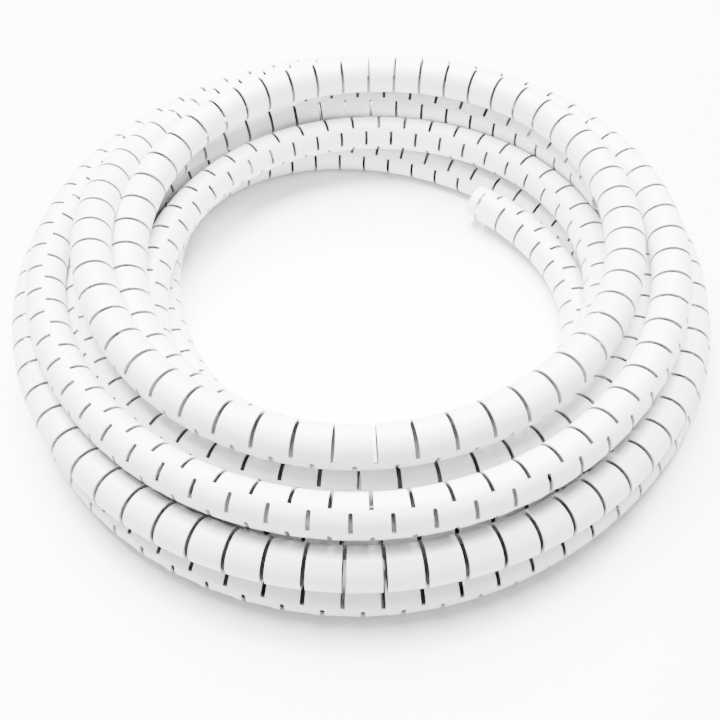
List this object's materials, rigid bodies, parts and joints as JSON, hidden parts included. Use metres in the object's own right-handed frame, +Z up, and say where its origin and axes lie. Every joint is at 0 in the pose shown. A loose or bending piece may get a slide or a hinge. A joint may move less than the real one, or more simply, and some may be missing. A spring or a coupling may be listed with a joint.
{
  "type": "slotted cable tidy tube coil",
  "caption": "Flexible white plastic tube for bundling cables, split along a wavy seam and slotted across, wound in a loose flat-lying coil with one open end in the eye.",
  "frame": {"origin": "centre of the coil on the floor that it lies on", "axes": "+Z up along the coil's axis; +X to the right and +Y away, as the coil is seen with its open end at the right back of the eye"},
  "size_m": [0.4742, 0.4742, 0.0943],
  "materials": {
    "white_plastic": "smooth satin white polyethylene"
  },
  "bodies": {
    "root": {"cable_tube": "white_plastic"}
  },
  "joints": []
}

+ + + +

=== EXERCISE DESCRIPTION ===
Every line above should be printed again exactly as it stands.

=== ANSWER ===
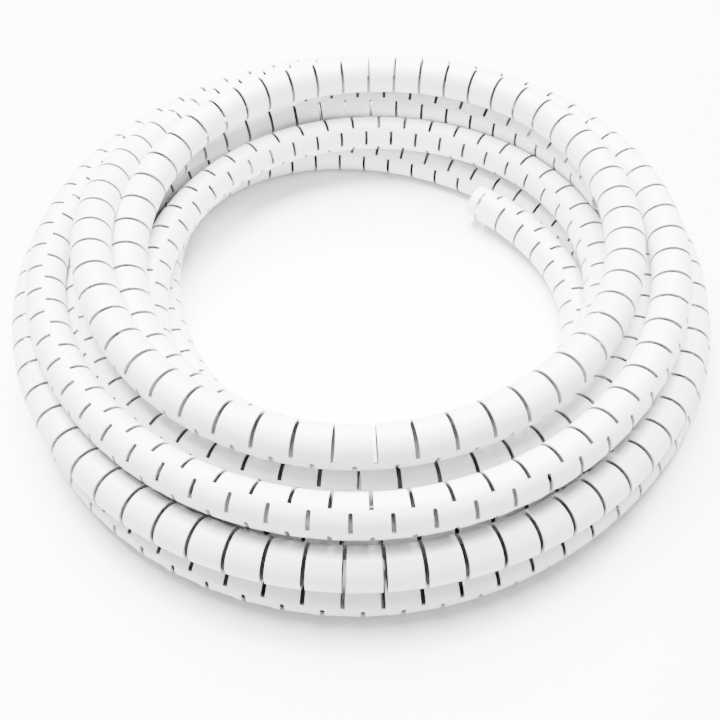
List this object's materials, rigid bodies, parts and joints as JSON, hidden parts included. Use metres in the object's own right-handed frame, +Z up, and say where its origin and axes lie. Every joint is at 0 in the pose shown. A loose or bending piece may get a slide or a hinge. A joint may move less than the real one, or more simply, and some may be missing. A spring or a coupling may be listed with a joint.
{
  "type": "slotted cable tidy tube coil",
  "caption": "Flexible white plastic tube for bundling cables, split along a wavy seam and slotted across, wound in a loose flat-lying coil with one open end in the eye.",
  "frame": {"origin": "centre of the coil on the floor that it lies on", "axes": "+Z up along the coil's axis; +X to the right and +Y away, as the coil is seen with its open end at the right back of the eye"},
  "size_m": [0.4742, 0.4742, 0.0943],
  "materials": {
    "white_plastic": "smooth satin white polyethylene"
  },
  "bodies": {
    "root": {"cable_tube": "white_plastic"}
  },
  "joints": []
}